Granted, marketing is not science. Unless you’re using some computer- model-based approach like direct mail, you can’t confidently predict the exact ROI on every dollar. But clearly articulated goals will greatly improve your aim. The words “clearly articulated” are operative here. The more specific your objectives, the further your dollars will go. If you own a hip clothing store for young women, a goal “to sell more stuff” is less useful than saying that you aim “to increase traffic from high-school-age girls.” Ultimately they may amount to the same thing, but the second provides at least a hint of where the company will concentrate its energy and resources. Here are some other examples:
• As a new company, you need to establish your presence in the marketplace and quickly land new customers. Your goal: Generate as many sales leads as possible.
• One of your products isn’t selling as well as it should, but the competitor’s similar product is flying off the shelves. Your goal: Revive sales of the slumping product.
• You have attracted plenty of leads during the past year but haven’t turned many of them into paying customers. Your goal: “Harvest” those leads and maximize conversions.
• You’ve added a new product or service offering. Your goal: Build awareness within your existing client base.
• Customers come to you to solve a single problem and a single problem only, but go elsewhere for ongoing projects that you’re fully capable of handling. Your goal: Educate customers about what you can do.
Chances are that your company has far more items on its marketing wish list than it can possibly afford. Clearly articulated objectives make it easy to balance competing needs and set priorities.
How much will it cost? That’s what every responsible CEO wants to know. But answers aren’t always simple or easy to come by. Budgeting is complicated by the fact that there are numerous tools and options available. Some of the most obvious marketing weapons at your disposal are website, brochures, advertising, promotions, trade shows, direct mail and e-mail.
The challenge is to find the most cost-fficient way to achieve a particular goal. For example, after some study you may conclude that since your best prospects are existing customers, you will spend most of your marketing funds to develop targeted email campaigns and enhancements to your website.
When developing a budget, beware of hidden costs. Even the simplest marketing effort can involve many tasks that add up to big bucks. Among the items frequently overlooked or underestimated:
• Research to identify your target audience.
• Development of a consistent marketing plan.
• Copywriting, graphic design and other creative services
• Media planning to cost-efficiently deliver your message.
• Techniques and tools to measure results
• Revising the plan based on feedback and changing priorities.

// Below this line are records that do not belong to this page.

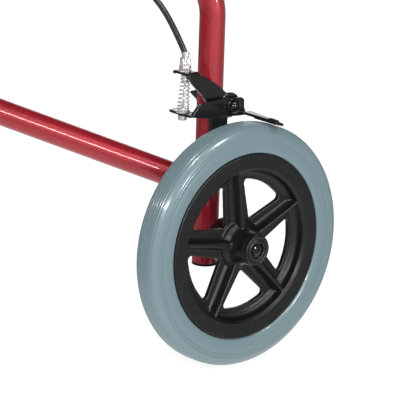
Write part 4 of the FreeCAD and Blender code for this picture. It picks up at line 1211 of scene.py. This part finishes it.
def cushion_mesh():
    """Padded cushion: blown up, flat where it rests on the board, with a shallow channel down its middle."""
    low, high = CUSHION_BOX
    thick = (high.z - low.z) / MM
    core = flat_plate([point * MM for point in pad_outline(6, 30)], (thick - 11) * MM, 12 * MM)
    core = shifted(core, CUSHION - Z * 1.5 * MM)
    shape = swollen(core, 5 * MM, 4.0, 8 * MM)
    shape = applied(shape, ("SMOOTH", {"factor": 0.5, "iterations": 3}), ("SUBSURF", {"levels": 1}))
    for vertex in shape.vertices:
        across = (vertex.co.x - CUSHION.x) / HALF_WIDTH
        along = (vertex.co.y - CUSHION.y) / HALF_LENGTH
        if vertex.co.z > CUSHION.z:
            crown = 3.5 * MM * max(0, 1 - across ** 2) * max(0, 1 - along ** 2)
            fade = min(1, max(0, (0.80 - abs(along)) / 0.16))
            channel = 7 * MM * exp(-((vertex.co.x - CUSHION.x) / (8 * MM)) ** 2) * fade
            vertex.co.z = min(vertex.co.z + crown - channel, high.z + 6 * MM)
        vertex.co.z = max(vertex.co.z, low.z + 0.3 * MM)
    return shape


def side_line(tree, level):
    """Places round the cushion's side at a level, with the directions outward there."""
    line = []
    outline = pad_outline(-20, 50, 24)
    dense = []
    for here, after in zip(outline, outline[1:] + outline[:1]):
        parts = max(1, int((after - here).length / 3))
        dense += [here.lerp(after, part / parts) for part in range(parts)]
    for point in dense:
        start = Vector((CUSHION.x + point.x * MM, CUSHION.y + point.y * MM, level))
        core_y = CUSHION.y + max(-0.09, min(0.09, start.y - CUSHION.y))
        hit, normal, _, _ = tree.ray_cast(start, (Vector((CUSHION.x, core_y, level)) - start).normalized())
        if hit:
            line.append((hit, normal))
    return line


def cushion():
    """The cushion, a cord round its top and its foot, and stitches beside them and down its middle."""
    low, high = CUSHION_BOX
    shape = cushion_mesh()
    made = piece("knee_cushion_look", shape, VINYL, "post", "cushion", "knee_cushion", sharp=80)
    solid = bmesh.new()
    solid.from_mesh(shape)
    tree = BVHTree.FromBMesh(solid)
    solid.free()

    top = side_line(tree, high.z - 13 * MM)
    foot = side_line(tree, low.z + 9 * MM)
    cords = []
    for line in (top, foot):
        cords.append(loop_mesh([place + out * 0.6 * MM for place, out in line], [2.1 * MM] * len(line), 10))
    piping = joined("piping", cords)
    welt = piece("knee_cushion_piping", piping, VINYL, "post", "cushion", "knee_cushion", sharp=80)
    rows = []
    for line, lift in ((top, 5.2), (top, -5.2), (foot, 5.2)):
        rows += sewn_rows(tree, [place + Z * lift * MM for place, _ in line + line[:1]])
    parts = [2 * k / 159 - 1 for k in range(160)]
    channel = [Vector((CUSHION.x, CUSHION.y + part * HALF_LENGTH * 0.72, high.z)) for part in parts]
    for across in (-9.5, 9.5):
        rows += sewn_rows(tree, [place + X * across * MM for place in channel])
    piece("knee_cushion_stitches", joined("stitches", rows), THREAD, "post", "cushion", "knee_cushion")


def board():
    """Moulded board under the cushion, held by four bolts through the post's plate."""
    low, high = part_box("knee_board")
    slab = flat_plate([point * MM for point in pad_outline(6, 30)], high.z - low.z, 2.2 * MM)
    piece("knee_board_look", shifted(slab, (low + high) / 2), BOARD, "post", "board", "knee_board")
    bolts = []
    for across in (-35, 35):
        for along in (-60, 60):
            place = Vector((across * MM, SEAT.y + along * MM, low.z - 4 * MM))
            bolts.append(at_axis(washer(7.0, 1.0), place, -Z))
            bolts.append(at_axis(hexagon(5.6, 3.8), place - Z * 1.0 * MM, -Z))
    piece("board_bolts", joined("bolts", bolts), ZINC, "post", "zinc")


cushion()
board()


# ======== handlebar grips
def grips():
    """Ribbed foam grips with rounded ends."""
    low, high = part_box("grips")
    length = 115.0
    start = Vector((high.x - length * MM, (low.y + high.y) / 2, (low.z + high.z) / 2))
    profile = [(0, 11.15), (0, 14.4), (0.8, 15.3)]
    for step in range(1, 200):
        along = 1.2 + 110 * step / 200
        rib = 0.55 * max(0, sin(pi * (along - 12) / 3.6)) ** 2 if 12 < along < 98 else 0
        profile.append((along, 15.3 - 1.1 * rib))
    profile += [(112.6, 15.2), (114.2, 14.0), (length, 11.5), (115.4, 6), (115.5, 0), (112.2, 0)]
    profile += [(112.1, 11.15)]
    mesh = lathe([(along * MM, radius * MM) for along, radius in profile], start, X, 56)
    for side, hand in SIDES:
        piece(f"grip_{hand}", sided(mesh, side), FOAM, "stem", "foam_grip", "grips", sharp=50)


grips()


# ======== steel that keeps its CAD shape
FINISHES = {
    "red_paint": RED, "black_steel": BLACK, "zinc": ZINC, "rim_plastic": NYLON, "tyre": TYRE,
    "cable_sheath": SHEATH, "rubber": RUBBER, "foam_grip": FOAM, "cushion": VINYL, "board": BOARD,
}


def soften_steel():
    """Copies of the plain steel parts with their sharp edges rounded over."""
    record = frame["record"]
    slots = {part["node"]: part["material_slot"] for part in record["subparts"]}
    body_of = {node: body for body, nodes in record["behaviour"]["bodies"].items() for node in nodes}
    widths = {
        "knuckle_left": 0.9, "knuckle_right": 0.9, "steering_shaft": 0.9, "folding_column": 0.7,
        "post_clamp": 0.9, "stem_tube": 0.6, "lever_perches": 0.8, "brake_lever_left": 1.6,
        "brake_lever_right": 1.6, "column_lever": 1.1, "post_lever": 1.1, "knee_post": 0.6,
        "front_beam": 0.7, "fold_pin": 0.7,
    }
    for node, width in widths.items():
        slot = slots[node]
        piece(f"{node}_look", softened(node, width * MM), FINISHES[slot], body_of[node], slot, node)


def dress():
    """Give each CAD node that stays its finish."""
    for node in frame["nodes"].values():
        for slot in node.material_slots:
            slot.material = FINISHES[slot.material.name.split(".")[0]]


soften_steel()
dress()
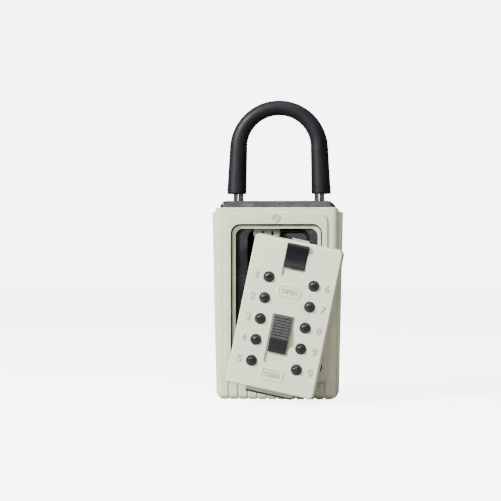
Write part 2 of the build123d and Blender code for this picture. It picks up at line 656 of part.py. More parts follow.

• Personnel costs for handling clerical and other tasks.
Crunching Numbers
How much do you budget? In a perfect world, you’d spend as much as necessary to meet your objectives. In this one, fiscal prudence governs. Many companies routinely set aside a fixed percentage of gross profits, adjusting that number by a few percentage points based on current circumstances. Start-ups or businesses that are running in the red are limited by available resources.
As you’d expect, companies expanding into new markets or planning major product launches tend to bulk up their budgets to build brand awareness and acquire clients. After the third year and beyond, after the “newness” wears off, they will re-assess their objectives to emphasize lead harvesting and allocate a smaller percentage of profits to the cause.
Year-to-year fluctuations in marketing allocations may look to outsiders like indecisive management, but it’s often a sign that management is agile enough to respond to changing conditions. Last year, a five-year-old midtown software company saw an opportunity in the fact that one of its products was far more popular than others. It figured that with a little more effort, it could achieve a rub-off effect. So it jacked up its marketing allocation to 8% of profits to finance a cross-promotion, an investment that it recouped several times over. This year, with a new product in the lineup, it’s boosting the allocation to 20%.